Erdoğans Pyrrhussieg am Bosporus
Sieht so ein Verlierer aus? Ekrem Imamoglu, Oppositionspolitiker und gewählter Oberbürgermeister der türkischen Metropole Istanbul, steht lächelnd auf einer Bühne, legt sein Jackett ab und krempelt sich die Ärmel seines Hemdes hoch. Dann tritt er unter dem Jubel von mehreren tausend Anhängern ans Mikrofon. „Unser Weg ist lang, unser Enthusiasmus ist groß“, ruft er aus. „Alles wird gut.“
Kurz vor seinem Auftritt am Montagabend war Imamoglu von der türkischen Wahlkommission auf Druck der Regierung von Präsident Recep Tayyip Erdoğan abgesetzt worden. Erdogan will die Niederlage seiner Partei AKP gegen Imamoglu bei den Bürgermeisterwahlen in Istanbul vom 31. März nicht hinnehmen und die Scharte bei einer Neuwahl am 23. Juni auswetzen. Dann wird auch Imamoglu wieder antreten, der neue Hoffnungsträger der türkischen Opposition. Erdogans Plan könnte nach hinten losgehen.
Am Tag nach der Entscheidung der Wahlkommission in einem Istanbuler Teehaus. „Die haben Imamoglu den Wahlsieg geklaut“, sagt Akif, der an einem niedrigen Tisch sitzt und heißen Tee aus einem Glas nippt. Am 23. Juni werde Imamoglu wieder gewinnen, ist er sich sicher.

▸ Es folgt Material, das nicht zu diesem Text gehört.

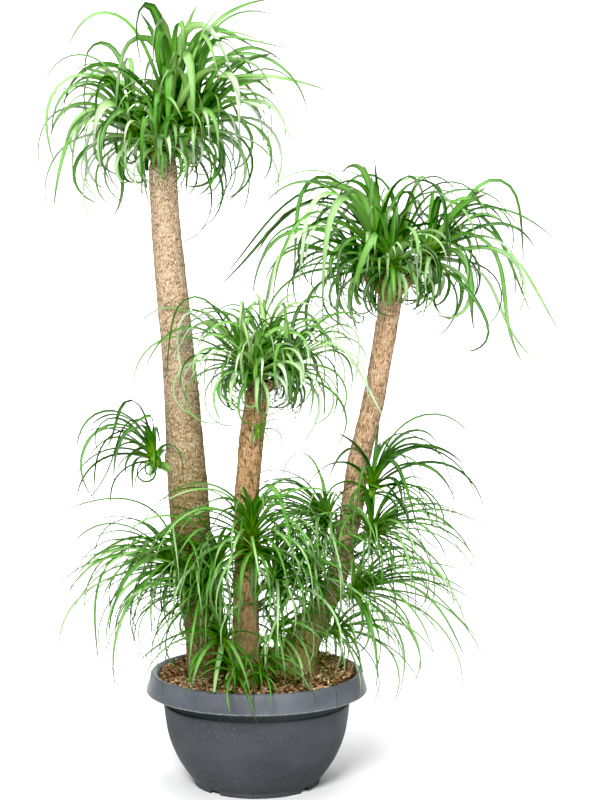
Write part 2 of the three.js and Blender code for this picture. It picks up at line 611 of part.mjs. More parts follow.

Mit dieser Meinung steht Akif nicht allein. Selbst in der AKP wird Kritik am harten Kurs von Erdoğan laut. Ehemalige Weggefährten wie der frühere Ministerpräsident Ahmet Davutoglu werfen dem Präsidenten vor, sich zum Autokraten entwickelt zu haben.
Davutoglu, Ex-Präsident Abdullah Gül und der frühere Finanzminister Ali Babacan arbeiten dem Vernehmen nach an der Gründung einer neuen rechtskonservativen Partei, die der AKP Konkurrenz machen soll. Mehrere Dutzend Parlamentsabgeordnete der Erdoğan-Partei könnten sich der neuen Formation anschließen, spekuliert die Presse.
Während es in der AKP brodelt, tut Imamoglu alles, um ein breites Bündnis gegen die AKP zu schmieden. Er spricht nicht nur die Anhänger der eigenen Partei, der säkularistischen CHP, an. Ausdrücklich wirbt Imamoglu um Unterstützung von Nationalisten und Kurden. Künstler und Wirtschaftskapitäne ruft er auf, ihre bisher nur hinter vorgehaltener Hand geäußerte Kritik an der AKP-Regierung öffentlich zu machen. Selten war die türkische Opposition so motiviert.
Erdoğan muss am 23. Juni noch mit einer weiteren Komplikation zurechtkommen. Die türkische Wirtschaft, die ohnehin bereits in einer Krise steckt, könnte völlig abstürzen. Nach der Annullierung der Istanbuler Wahl ging die Lira an den Devisenmärkten in den Sinkflug, die Börsenkurse gaben nach. Es gibt keine Aussichten, dass sich etwa die Lage am Arbeitsmarkt in den kommenden sieben Wochen schlagartig verbessert.
Für den Präsidenten gibt es jedoch kein Zurück mehr. Die Wirtschaftsmetropole Istanbul ist seine politische Heimat und für die AKP zu wichtig - die Macht am Bosporus der Opposition zu überlassen, kommt für ihn nicht in Frage. Im Wahlkampf dürfte Erdoğan einmal mehr die nationalistische Karte spielen und die eigene Anhängerschaft mit dem Argument motivieren, dass ein Angriff dunkler Mächte auf die Türkei droht, wenn die AKP in Istanbul erneut verliert. Bisher ist der 65-jährige mit solchen Parolen stets gut gefahren. Doch diesmal könnte es sein, dass ihm die Türken nicht mehr folgen.